The Governor's Program for Gifted Children

GPGC 2019 | JUNE 9 – JULY 27

GPGC Blog

Weekly Reports – Grad Classes – Weeks Three and Four

Our older students (9th and 10 graders usually) are called “Grads” here at the Program. That’s a long story for another day but these students take college-level classes in the morning. This summer we are offering English (Creative Writing), Psychology in Film, and Special Topics in Criminal Justice.. Here are reports from Weeks Three and Four for each of those classes.
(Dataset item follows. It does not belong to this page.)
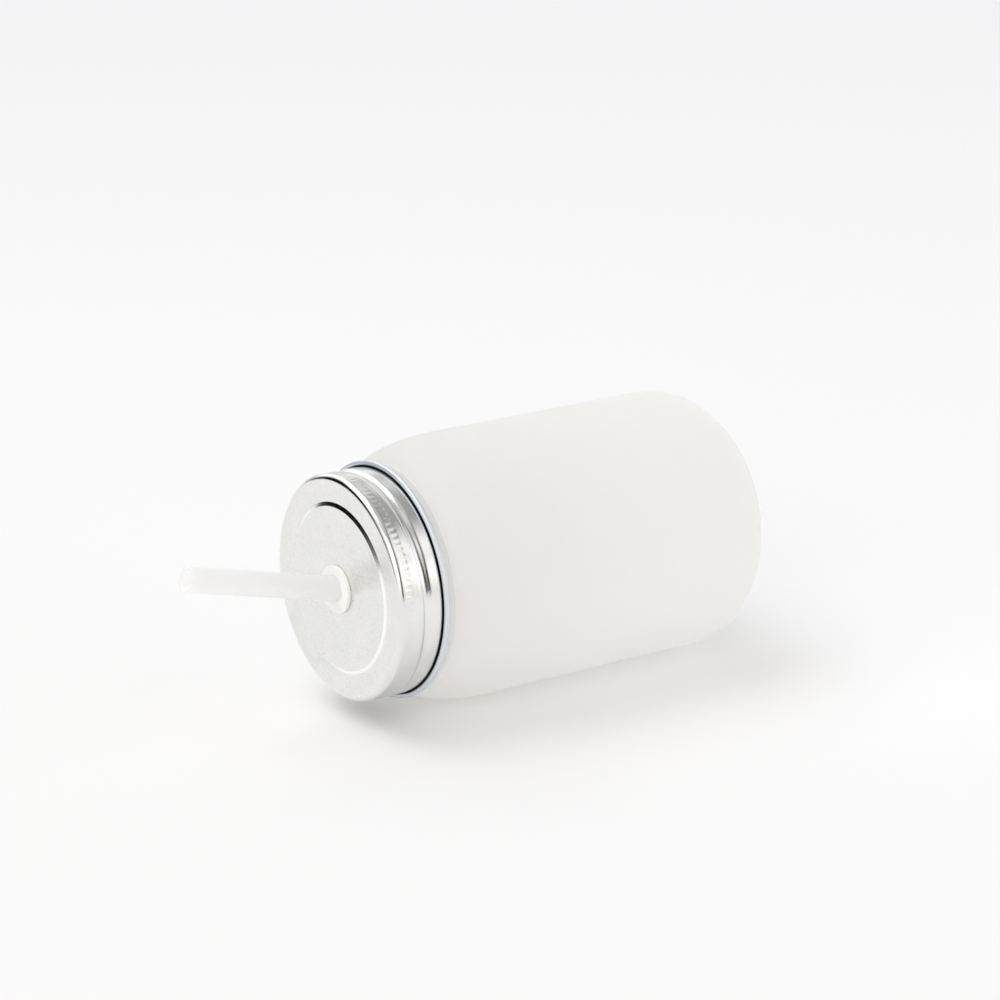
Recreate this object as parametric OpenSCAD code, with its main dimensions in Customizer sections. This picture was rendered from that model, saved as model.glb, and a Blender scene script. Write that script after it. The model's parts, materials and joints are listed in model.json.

Creative Writing (Mr. Avee Chaudhuri, Instructor):

Week Three: 

We began our poetry workshop this week. Students generally treated one another’s work with respect and made useful and insightful criticisms. My main responsibility in this workshop is to identify how an individual poem is working in or against a certain aesthetic tradition, if the class is unwilling or unable to do so. Otherwise, I sit back and let the students manage the discussion, and so far they have done a good job. On Thursday, we discussed what distinction, if any, exists between art and obscenity. This had the potential to devolve very quickly into hysterics and giggles and attempts on the students’ part to talk about their experiences viewing pornography, but the class did a good job of paying attention and demonstrating maturity. We read through Judge Woolsey’s majority decision in United States v. One Book Called “Ulysses,” which is a landmark obscenity case. On Friday we talked about flash-fiction, its emergence in the digital age, and how the brevity of the form lends itself to either 1) macabre humor or 2) existential meditation. Students have a 500 word response paper due for Monday.

Week Four:

On Monday, the students discussed their homework – a 500 word typewritten response to either Primo Levi’s “A Tranquil Star” or Amelia Gray’s “Date Night.” “A Tranquil Star” is concerned with the limits of language in describing the physical universe. “Date Night” is far more ambiguous and led to a good class debate about whether literary works have to contain “a deeper meaning” or whether they can be read for purely aesthetic or formalist reasons. On Tuesday, we discussed Realism as a literary movement. I lectured briefly about how Realism was a response to Romanticism and attempted to portray “ordinary life” in a way that was sincere and impartial. Then we discussed “The Destructors” by Graham Greene (which I did not realize was the inspiration for the Grad Fruit Drop) and “Are These Actual Miles?” by Raymond Carver. The students noted the plain, unadorned style, the impartial tone, and the lack of abstraction which these works share. On Wednesday, I introduced the concept of metafiction by showing the class a self-referential sketch from a British comedy show. We then talked about metafiction in a historical sense, and I pointed out that texts have been markedly self-referential since antiquity. I also shared with them Paul De Man’s belief that all fiction is metafiction since all fiction is at the very least implicitly concerned with language. As a corollary to metafiction, we also discussed Ars Poetica, poetry which describes poetics. The students read “A Continuity of Parks” by Julio Cortazar as their textual introduction to metafiction. On Thursday, we continued our discussion of metafiction by discussing Margaret Atwood’s “Happy Endings.” We then transitioned to literary Postmodernism by discussing Donald Barthelme’s “Some of Us Had Been Threatening Our Friend Colby.” The class seems to respond well to stories which involve macabre humor. I attribute this to their youth and intelligence.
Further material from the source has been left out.